もし国民が悲観しているとすればその対象は「民主党に連なる政治家及びそのシンパ」であり、冷笑的になっているのは「民主党のサポーター」であった山口自身ではないのか。


 民主主義を支えるのは、政治の力によって自分たちや子供たちにとってよりよい社会を作ることができるという希望と楽観である。経済の停滞と人口減少が続く日本では、特に若い人々が希望を失っている。今とは違う社会がありうるという希望を喚起するのは野党の仕事である。政治に対する幻滅について日本がアジアの先頭を走るという事態は、何としても脱却したい。

 

〇 韓国の政治的ムーブメントは“恨”が根底にあり、山口の言う“希望”とは程遠いようだ。ロウソク革命ともいわれたデモもその実態は、容共主義勢力によって韓国国民の感情的なもの“恨”を刺激された事件であったことは今では明らかである。

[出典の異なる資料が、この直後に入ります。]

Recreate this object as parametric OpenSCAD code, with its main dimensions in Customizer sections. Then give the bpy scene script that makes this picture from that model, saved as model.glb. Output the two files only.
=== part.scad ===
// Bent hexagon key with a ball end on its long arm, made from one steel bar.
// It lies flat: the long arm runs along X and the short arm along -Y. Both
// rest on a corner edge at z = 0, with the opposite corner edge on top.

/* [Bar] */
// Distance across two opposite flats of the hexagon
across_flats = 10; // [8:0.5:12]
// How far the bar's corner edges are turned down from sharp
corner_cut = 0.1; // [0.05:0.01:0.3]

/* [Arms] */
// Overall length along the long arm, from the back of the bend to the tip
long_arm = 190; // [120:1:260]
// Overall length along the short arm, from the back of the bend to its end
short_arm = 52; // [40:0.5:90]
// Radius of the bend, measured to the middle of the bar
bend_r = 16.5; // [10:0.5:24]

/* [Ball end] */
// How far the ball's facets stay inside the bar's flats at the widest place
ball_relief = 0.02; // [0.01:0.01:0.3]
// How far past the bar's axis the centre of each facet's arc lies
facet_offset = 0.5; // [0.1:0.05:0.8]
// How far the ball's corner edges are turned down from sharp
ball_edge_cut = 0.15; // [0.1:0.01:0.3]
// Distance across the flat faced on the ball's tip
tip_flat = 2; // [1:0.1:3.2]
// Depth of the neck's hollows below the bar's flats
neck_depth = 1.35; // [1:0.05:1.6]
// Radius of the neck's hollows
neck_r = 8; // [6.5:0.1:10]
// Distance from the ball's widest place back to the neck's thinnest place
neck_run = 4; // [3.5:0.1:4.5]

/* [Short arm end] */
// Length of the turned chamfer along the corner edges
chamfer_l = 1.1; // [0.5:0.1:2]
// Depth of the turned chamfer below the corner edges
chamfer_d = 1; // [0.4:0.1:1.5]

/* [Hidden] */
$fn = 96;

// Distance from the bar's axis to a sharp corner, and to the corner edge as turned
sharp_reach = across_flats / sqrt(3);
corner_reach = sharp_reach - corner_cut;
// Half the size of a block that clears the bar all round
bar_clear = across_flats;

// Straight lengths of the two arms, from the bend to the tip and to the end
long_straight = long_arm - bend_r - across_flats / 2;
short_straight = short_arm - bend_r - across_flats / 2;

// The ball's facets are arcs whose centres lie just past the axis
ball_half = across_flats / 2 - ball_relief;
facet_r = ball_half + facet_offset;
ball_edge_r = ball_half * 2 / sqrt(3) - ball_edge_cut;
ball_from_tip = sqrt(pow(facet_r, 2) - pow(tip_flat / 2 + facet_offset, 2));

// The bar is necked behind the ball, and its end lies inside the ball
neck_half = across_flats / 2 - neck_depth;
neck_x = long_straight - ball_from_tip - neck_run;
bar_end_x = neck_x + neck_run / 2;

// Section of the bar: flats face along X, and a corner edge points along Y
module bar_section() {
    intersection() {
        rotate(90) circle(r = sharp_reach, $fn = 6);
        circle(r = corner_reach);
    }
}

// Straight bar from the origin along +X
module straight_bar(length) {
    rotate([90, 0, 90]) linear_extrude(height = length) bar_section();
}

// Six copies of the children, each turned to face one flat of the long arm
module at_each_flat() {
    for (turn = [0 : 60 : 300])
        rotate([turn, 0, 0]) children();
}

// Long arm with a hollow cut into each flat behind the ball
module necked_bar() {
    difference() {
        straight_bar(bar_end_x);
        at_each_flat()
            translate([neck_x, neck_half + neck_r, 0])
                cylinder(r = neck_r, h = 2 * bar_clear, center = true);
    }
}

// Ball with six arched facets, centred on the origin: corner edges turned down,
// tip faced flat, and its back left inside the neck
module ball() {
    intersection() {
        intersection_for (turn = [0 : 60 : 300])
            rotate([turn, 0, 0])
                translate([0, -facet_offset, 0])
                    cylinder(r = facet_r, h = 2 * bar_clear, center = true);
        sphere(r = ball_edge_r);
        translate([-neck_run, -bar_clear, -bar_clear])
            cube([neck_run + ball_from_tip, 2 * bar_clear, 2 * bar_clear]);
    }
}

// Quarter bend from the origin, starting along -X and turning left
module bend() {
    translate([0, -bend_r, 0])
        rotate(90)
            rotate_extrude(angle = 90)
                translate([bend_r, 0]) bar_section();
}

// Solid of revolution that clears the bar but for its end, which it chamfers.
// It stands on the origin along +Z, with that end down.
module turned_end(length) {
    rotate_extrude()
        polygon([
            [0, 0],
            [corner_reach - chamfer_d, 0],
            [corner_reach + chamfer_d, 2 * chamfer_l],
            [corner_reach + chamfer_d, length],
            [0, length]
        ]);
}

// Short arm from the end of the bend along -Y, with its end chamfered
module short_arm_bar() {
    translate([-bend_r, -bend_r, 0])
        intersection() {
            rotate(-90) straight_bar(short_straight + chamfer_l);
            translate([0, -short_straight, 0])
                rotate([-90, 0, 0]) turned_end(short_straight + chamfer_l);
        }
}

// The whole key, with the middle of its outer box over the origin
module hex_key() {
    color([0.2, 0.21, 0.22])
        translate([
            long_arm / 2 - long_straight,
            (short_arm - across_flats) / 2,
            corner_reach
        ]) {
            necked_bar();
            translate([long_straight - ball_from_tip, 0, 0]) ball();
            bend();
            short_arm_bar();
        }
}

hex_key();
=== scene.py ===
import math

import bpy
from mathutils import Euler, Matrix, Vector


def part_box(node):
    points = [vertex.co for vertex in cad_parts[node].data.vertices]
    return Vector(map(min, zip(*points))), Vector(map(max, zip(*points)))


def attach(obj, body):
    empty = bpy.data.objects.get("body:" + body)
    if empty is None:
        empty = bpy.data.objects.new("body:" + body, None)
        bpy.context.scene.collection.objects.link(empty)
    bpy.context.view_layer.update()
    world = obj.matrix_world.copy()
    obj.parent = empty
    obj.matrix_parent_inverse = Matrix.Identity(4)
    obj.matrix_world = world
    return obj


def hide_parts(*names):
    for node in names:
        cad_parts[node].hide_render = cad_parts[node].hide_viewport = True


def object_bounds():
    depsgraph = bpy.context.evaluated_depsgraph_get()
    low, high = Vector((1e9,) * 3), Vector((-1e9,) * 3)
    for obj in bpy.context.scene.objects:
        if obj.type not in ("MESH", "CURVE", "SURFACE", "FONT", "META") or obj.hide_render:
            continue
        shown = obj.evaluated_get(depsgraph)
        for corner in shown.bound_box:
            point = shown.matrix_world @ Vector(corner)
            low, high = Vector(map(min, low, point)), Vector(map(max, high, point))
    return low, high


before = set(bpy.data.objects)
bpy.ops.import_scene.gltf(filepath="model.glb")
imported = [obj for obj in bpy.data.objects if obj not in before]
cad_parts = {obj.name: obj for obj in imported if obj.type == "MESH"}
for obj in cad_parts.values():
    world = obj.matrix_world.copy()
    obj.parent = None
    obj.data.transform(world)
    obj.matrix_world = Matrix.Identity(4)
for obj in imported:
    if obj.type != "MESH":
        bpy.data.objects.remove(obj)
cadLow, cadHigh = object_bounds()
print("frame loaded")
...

香港における学生たちのデモは“本物”の民主主義を求めるものであった。

台湾における蔡英文の大勝利は、中国共産党に対する拒否そのものである。

 

民主主義社会は、自由主義を信奉する人々にとって必要最低条件であるに過ぎ ない。

自由主義を信奉すれば、少子化の趨勢も又容認せざるを得ない現象である。

政治家は、与えられた条件のもとで最善を尽くす責任を持つものであり、政策の一つ一つに対して“万人の喝采”が得られるものではなく、また、“万人の喝采”を望んではならないものである。

 

≪余談≫

健全な社会にあって、賛成が10%、反対が10%とも、賛成が20%、反対が20%ともいわれ、賛否を表明しない中間層が大勢を決するといわれている。

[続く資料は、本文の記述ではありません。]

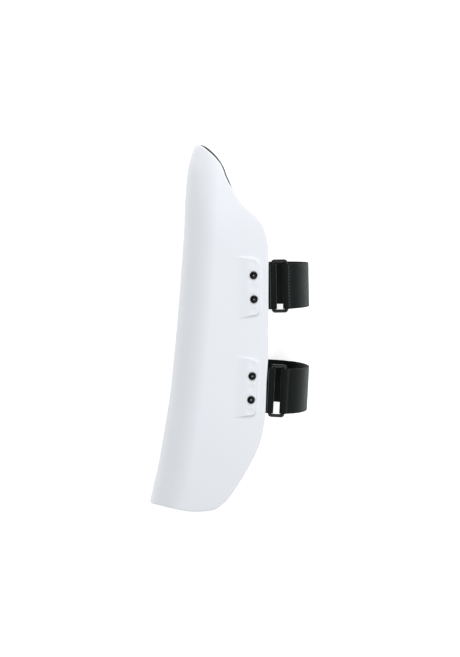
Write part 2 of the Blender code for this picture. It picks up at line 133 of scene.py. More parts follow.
# Webbing and buckles
STRAP_WIDTH = 0.047
WEBBING = 0.0016  # thickness of one layer
WEBBING_COLUMNS = (0.15, 0.3, 0.44, 0.472, 0.5)  # its mesh's lines to each side, as shares of its width
LAYER_GAP = 0.0003
CLEARANCE = 0.0003
TAB_REACH = 0.0251
STRAP_REACH = 0.0447
LOOP_START = 0.0104
EYE_LENGTH = 0.0048
BUCKLE_BACK = 0.0117
BUCKLE_DEPTH = 0.0172
BUCKLE_BAR = 0.0034
BUCKLE_CORNER = 0.0018  # radius of the bar's middle line round a corner
BAR_SQUARENESS = 0.55  # 1 is a round bar, 0 a square one
BAR_GIRTH = 0.55  # the radius that the webbing needs to clear the bar, as a share of the bar
BAR_SIDES = 20
CORNER_STEPS = 8
WINDOW_CLEARANCE = 0.0008
SELVEDGE = 0.00055  # rounding of the webbing's edges
STITCH_LENGTH = 0.0019
STITCH_RADIUS = 0.0003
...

日本の選挙環境にあっても、「支持政党なし層」が半数に迫るという状況は、日本社会が正常であることを表している。

日本国内の各級の選挙の投票率は、50%内外であるが、米国における選挙人登録者(レジデンス)もまた50%内外であるといわれる。

一方で、中国の地方選挙やロシアの大統領選挙にあっては投票率が90%台を記録する。

山口二郎的視点で見れば、中国やロシアの民主主義は日本の民主主義より進んでいると見えるのだろうか。